I mean: ?!?  Comyns went on to have an inspirationally varied life: lived everywhere, worked multiple jobs (many of them bizarre), struggled with the rent, failed as a painter, succeeded as a writer.  What a woman, what an example to us all. 

THE KRAKEN AWAKES by John Wyndham

I usually like the author John Wyndham, but here it’s like he was over-tired being his worst self. It’s super wordy, and kind of fakey, and people keep calling each other ‘darling.’ The premise is great, being about aliens hatching out of the deep sea, rather than deep space, a creepy and horrifyingly believable idea, but told so incredibly slowly that I can’t recommend it.

QUARTET IN AUTUMN by Barbara Pym

Here is a novel about how you ought to love your co-workers. It tells the story of four older people, two men and two women, working in an office together. None have any close family, and all live alone. They spend all day together, do not have much use for holidays, and yet do not make much effort to get to know each other. They begin to retire, and are at a loss without work and each other. Okay, that’s not really true: it’s far more subtle and sad than that sentence suggests; but it’s more or less what happens.
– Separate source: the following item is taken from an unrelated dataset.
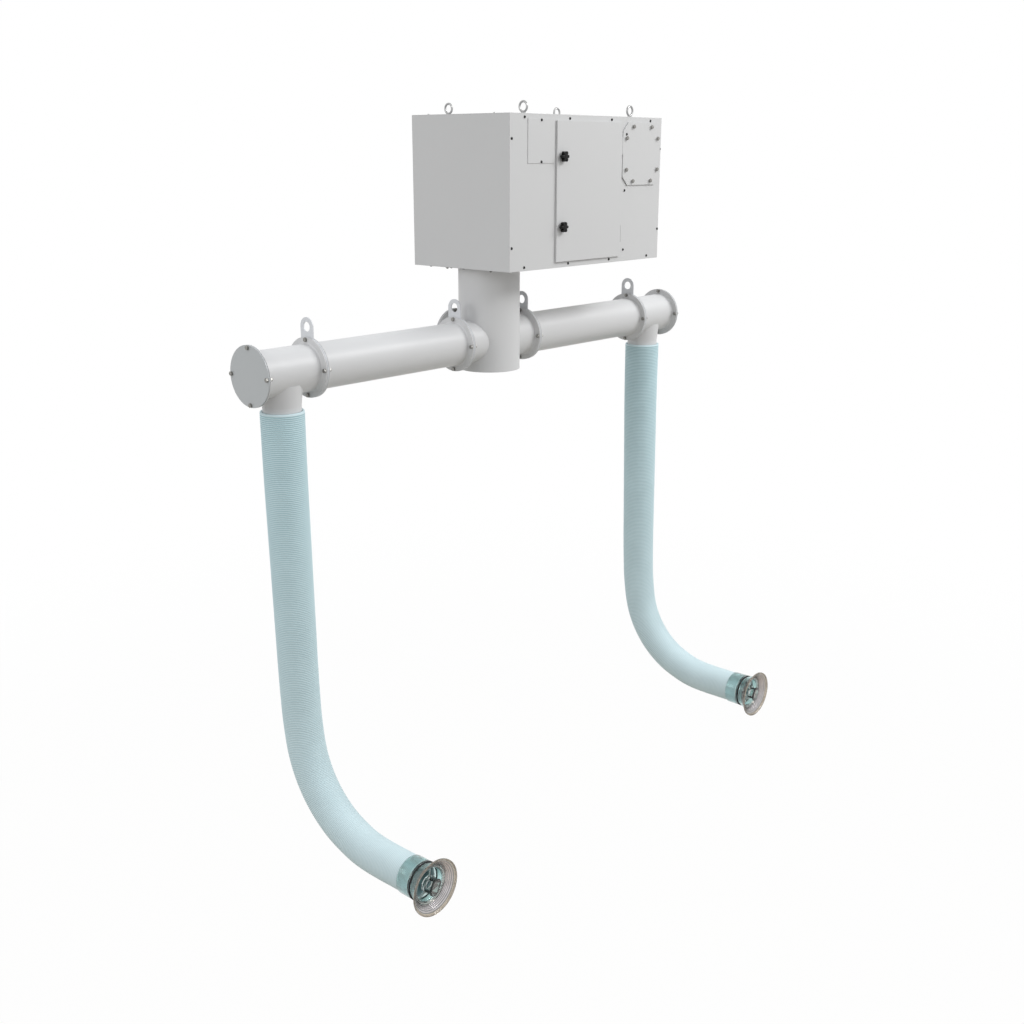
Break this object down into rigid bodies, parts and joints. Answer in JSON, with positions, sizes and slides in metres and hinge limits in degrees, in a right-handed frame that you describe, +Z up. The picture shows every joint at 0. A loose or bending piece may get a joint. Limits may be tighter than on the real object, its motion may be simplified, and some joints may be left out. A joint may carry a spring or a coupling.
{
  "type": "fume extraction unit",
  "caption": "Ceiling-hung filter and fan cabinet with a manifold duct and ribbed hose arms ending in clear hoods.",
  "frame": {"origin": "centre of the cabinet's top face, between the hanging eye bolts", "axes": "+X along the cabinet's front from left to right, +Y to the back, +Z up"},
  "size_m": [1.7914, 0.7546, 2.0499],
  "materials": {
    "white_powder_coat": "smooth light grey-white powder coat, low sheen",
    "white_duct_coat": "satin off-white powder coat",
    "black_screw": "black coated steel",
    "zinc_plated": "bright zinc plate",
    "galvanised_sheet": "plain galvanised sheet",
    "black_rubber": "matt black rubber",
    "grey_rubber": "grey flat seal",
    "black_knob": "black moulded knob",
    "filter_medium": "folded white filter medium in a card frame",
    "carbon_filter": "black granule bed in a dark frame",
    "motor_black": "black painted motor and wheel",
    "gland_plastic": "grey nylon",
    "teal_hose": "pale teal ribbed plastic",
    "clear_plastic": "clear moulded plastic with a faint smoky tint"
  },
  "bodies": {
    "cabinet": {"top_panel": "white_powder_coat", "bottom_panel": "white_powder_coat", "left_panel": "white_powder_coat", "right_panel": "white_powder_coat", "rear_panel": "white_powder_coat", "front_panel": "white_powder_coat", "control_cover": "white_powder_coat", "outlet_blank": "white_powder_coat", "hinge_pins": "white_powder_coat", "outlet_grille": "white_powder_coat", "main_duct": "white_duct_coat", "rear_blank": "white_duct_coat", "left_duct": "white_duct_coat", "right_duct": "white_duct_coat", "left_tee": "white_duct_coat", "right_tee": "white_duct_coat", "end_caps": "white_duct_coat", "hanger_plates": "white_duct_coat", "panel_screws": "black_screw", "outlet_bolts": "zinc_plated", "eye_bolts": "zinc_plated", "main_duct_bolts": "zinc_plated", "flange_bolts": "zinc_plated", "flange_nuts": "zinc_plated", "inlet_cone": "zinc_plated", "fan_bearings": "zinc_plated", "inlet_bulkhead": "galvanised_sheet", "fan_bulkhead": "galvanised_sheet", "filter_tray": "galvanised_sheet", "filter_ceiling": "galvanised_sheet", "control_box": "galvanised_sheet", "motor_bracket": "galvanised_sheet", "filter_seals": "black_rubber", "outlet_seal": "grey_rubber", "flange_seals": "grey_rubber", "pre_filter": "filter_medium", "fine_filter": "filter_medium", "gas_filter": "carbon_filter", "fan_motor": "motor_black", "fan_controller": "motor_black", "cable_gland": "gland_plastic"},
    "door": {"door_panel": "white_powder_coat", "door_seal": "black_rubber", "door_knuckles": "white_powder_coat"},
    "latch_upper": {"knob_upper": "black_knob", "tongue_upper": "zinc_plated"},
    "latch_lower": {"knob_lower": "black_knob", "tongue_lower": "zinc_plated"},
    "fan_rotor": {"fan_wheel": "motor_black", "fan_shaft": "zinc_plated"},
    "arm_left": {"hose_left": "teal_hose", "sleeve_left": "clear_plastic", "seal_ring_left": "black_rubber"},
    "arm_right": {"hose_right": "teal_hose", "sleeve_right": "clear_plastic", "seal_ring_right": "black_rubber"},
    "nozzle_left": {"hood_left": "clear_plastic", "guard_left": "clear_plastic"},
    "nozzle_right": {"hood_right": "clear_plastic", "guard_right": "clear_plastic"}
  },
  "joints": [
    {"name": "door_hinge", "type": "hinge", "parent": "cabinet", "child": "door", "pos_m": [0.152, -0.1954, -0.215], "axis": [0, 0, 1], "range_deg": [0, 110]},
    {"name": "latch_upper_turn", "type": "hinge", "parent": "door", "child": "latch_upper", "pos_m": [-0.1369, -0.198, -0.1154], "axis": [0, 1, 0], "range_deg": [0, 90]},
    {"name": "latch_lower_turn", "type": "hinge", "parent": "door", "child": "latch_lower", "pos_m": [-0.1369, -0.198, -0.313], "axis": [0, 1, 0], "range_deg": [0, 90]},
    {"name": "fan_spin", "type": "hinge", "parent": "cabinet", "child": "fan_rotor", "pos_m": [0.221, 0, -0.215], "axis": [1, 0, 0], "continuous": true},
    {"name": "arm_left_swivel", "type": "hinge", "parent": "cabinet", "child": "arm_left", "pos_m": [-1.029, 0, -0.75], "axis": [0, 0, 1], "range_deg": [-170, 170]},
    {"name": "nozzle_left_turn", "type": "hinge", "parent": "arm_left", "child": "nozzle_left", "pos_m": [-1.029, -0.496, -1.935], "axis": [0, -1, 0], "continuous": true},
    {"name": "arm_right_swivel", "type": "hinge", "parent": "cabinet", "child": "arm_right", "pos_m": [0.558, 0, -0.75], "axis": [0, 0, 1], "range_deg": [-170, 170]},
    {"name": "nozzle_right_turn", "type": "hinge", "parent": "arm_right", "child": "nozzle_right", "pos_m": [0.558, -0.496, -1.935], "axis": [0, -1, 0], "continuous": true}
  ]
}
It’s a remarkably good novel about many things, among them lost opportunities and what your life amounts to. Pym is an amazing writer, and it’s mind-blowing that this novel, written in 1977, just before her death, was her first to be published in 16 years. Her agent had rejected her last, and this had apparently silenced her for a couple of decades. She got her own back, getting a Booker nomination, so BOOM.

SELECTED STORIES by Dorothy Parker

Surprisingly feminist set of short stories, written in the 1930s. Not so fun as I thought they would be. I thought Parker was supposed to be a comic author but in fact these are acidic and rather sad, and deal with difficult subjects (like really difficult, like backstreet abortions), almost as if being female in the 1930s was not always all that easy.